4. Рассказывают, что некогда Анфимий, ставший впоследствии префектом и консулом, на обратном пути из Персии, где он исполнял должность посланника, принес Афраату хитон, изготовленный персами, и сказал ему: «Я знаю, отче, что каждому из людей приятно собственное отечество, приятны и плоды, выросшие там; этот хитон я принёс тебе из отечества твоего и прошу принять как дар мой, а меня вознаградить своим благословением». Старец сначала попросил положить хитон на лавку, а потом, немного поговорив о прочих вещах, печально сказал, что дух его пришел в смущение, ибо один вопрос сильно затрудняет его. Когда же Анфимий спросил, какой вопрос, то он ответил: «Я раз и навсегда решил иметь одного сожителя и отказаться от совместного жития с двумя. Поэтому один друг, любимый мной, прожил со мною шестнадцать лет; но вдруг приходит земляк, также просящий вести совместную жизнь. Вот этот вопрос я и не могу решить, ибо не хочу жить совместно с двумя. Земляка я люблю именно как земляка, но и отвергнуть старого друга, сделавшегося приятным мне, считаю несправедливым и оскорбительным для него». Тогда Анфимий сказал: «Действительно так, отче; ведь несправедливо отослать того, кто столь длительное время служил тебе, как ставшего ненужным, и принять, вследствие одной только любви к своей родине, человека, еще ничем не доказавшего свой добрый нрав». На это божественный Афраат сказал: «Поэтому, любезный, не могу я взять хитон, ибо не хочу иметь двух одежд; а по моему, и более того — по твоему мнению, лучше тот, который служил долгое время». Вразумив таким образом притчей Анфимия и показав ему свою находчивость, старец убедил его больше не упоминать о том хитоне. Рассказал же я об этом по двум причинам: во–первых, чтобы показать, что сей дивный муж от одного только человека принимал необходимые для его тела услуги, а во–вторых, чтобы представить, какой мудрости был преисполнен он — ибо даже просившего принять хитон он убедил в том, что принимать его не следует.
5. Теперь, оставив повествование о такого рода случаях, я расскажу о более важном.

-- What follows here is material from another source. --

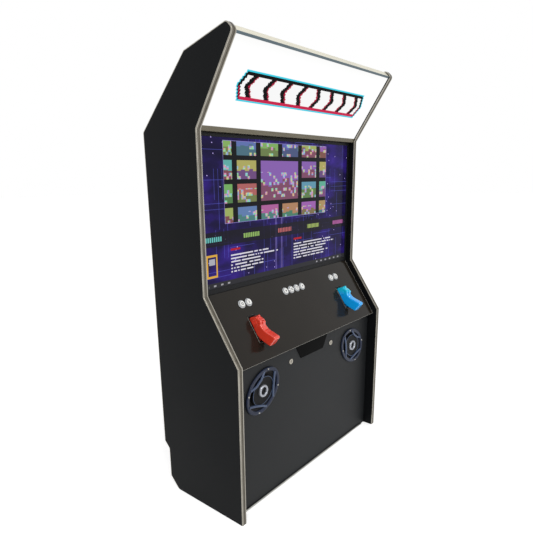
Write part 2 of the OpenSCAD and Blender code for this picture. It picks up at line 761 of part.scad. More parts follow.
// ---- Speakers ----
flange_t = 2.5;
grille_t = 9;
ring_t = 5.4;
motor_r = 42;
web_w = 6;
web_z = 2;
hex_r = 53;
hex_half = (hex_r - web_w / 2) / sqrt(3);  // half a bar, so that neighbours overlap at the corners
hub_r = 27;
hub_hole_r = 20;
opening_long = speaker_long - 2 * speaker_flange;
opening_short = speaker_short - 2 * speaker_flange;
// Hollow tapered oval from z = 0 back to -deep
module oval_cone(long, short, deep, end_scale, wall) {
    mirror([0, 0, 1]) difference() {
        linear_extrude(deep, scale = end_scale) polygon(oval(long, short, 32));
        translate([0, 0, -eps]) linear_extrude(deep + 2 * eps, scale = end_scale)
            polygon(oval(long - 2 * wall, short - 2 * wall, 32));
    }
}
module speaker_baskets() {
    color("#15161a") on_front() speaker_place() {
        difference() {
            linear_extrude(flange_t) polygon(oval(speaker_long, speaker_short));
            translate([0, 0, -1]) linear_extrude(flange_t + 2)
                polygon(oval(opening_long - 4, opening_short - 4));
            at_speaker_screws() translate([0, 0, -1]) cylinder(h = flange_t + 2, r = screw_r);
        }
        translate([0, 0, eps]) oval_cone(opening_long, opening_short, basket_depth, 0.62, 2.4);
        translate([0, 0, -basket_depth - 2]) cylinder(h = 3, r = motor_r + 6);
    }
}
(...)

После того как богоненавистный Юлиан получил наказание за свое нечестие в земле неприятельской, а Иовиан получил кормило управления в Римской империи, питомцы благочестия некоторое время наслаждались спокойствием. Но когда Иовиан, процарствовав совсем краткое время, окончил жизнь свою, а Валент получил управление над востоком, тогда снова ветры и ураганы взволновали море против нас, поднялась страшная буря и треволнения опять угрожали со всех сторон Кораблю Церкви. Буря эта была тем страшнее, что не было искусных кормчих, поскольку царь, отважный только в борьбе с одним благочестием, сослал их на чужбину. Но и таким беззаконным поступком нечестие его отнюдь не насытилось: он намеревался разогнать всё общество придерживающихся благочестия и, подобно лютому зверю, рассеять стадо Христово. Преследуя эту цель, он изгонял православных не только из церквей, но и от подножия горы, и с поля, где проходили воинские учения, — ибо они, преследуемые вооруженной рукой, непрестанно меняли места своих собраний. Скифы и другие варвары безнаказанно разоряли всю Фракию от Истры до Пропонтиды. Но Валент, заткнув, по пословице, уши, не хотел ничего слышать об этих набегах, направляя оружие лишь против единоплеменников и подданных своих — людей, сияющих благочестием.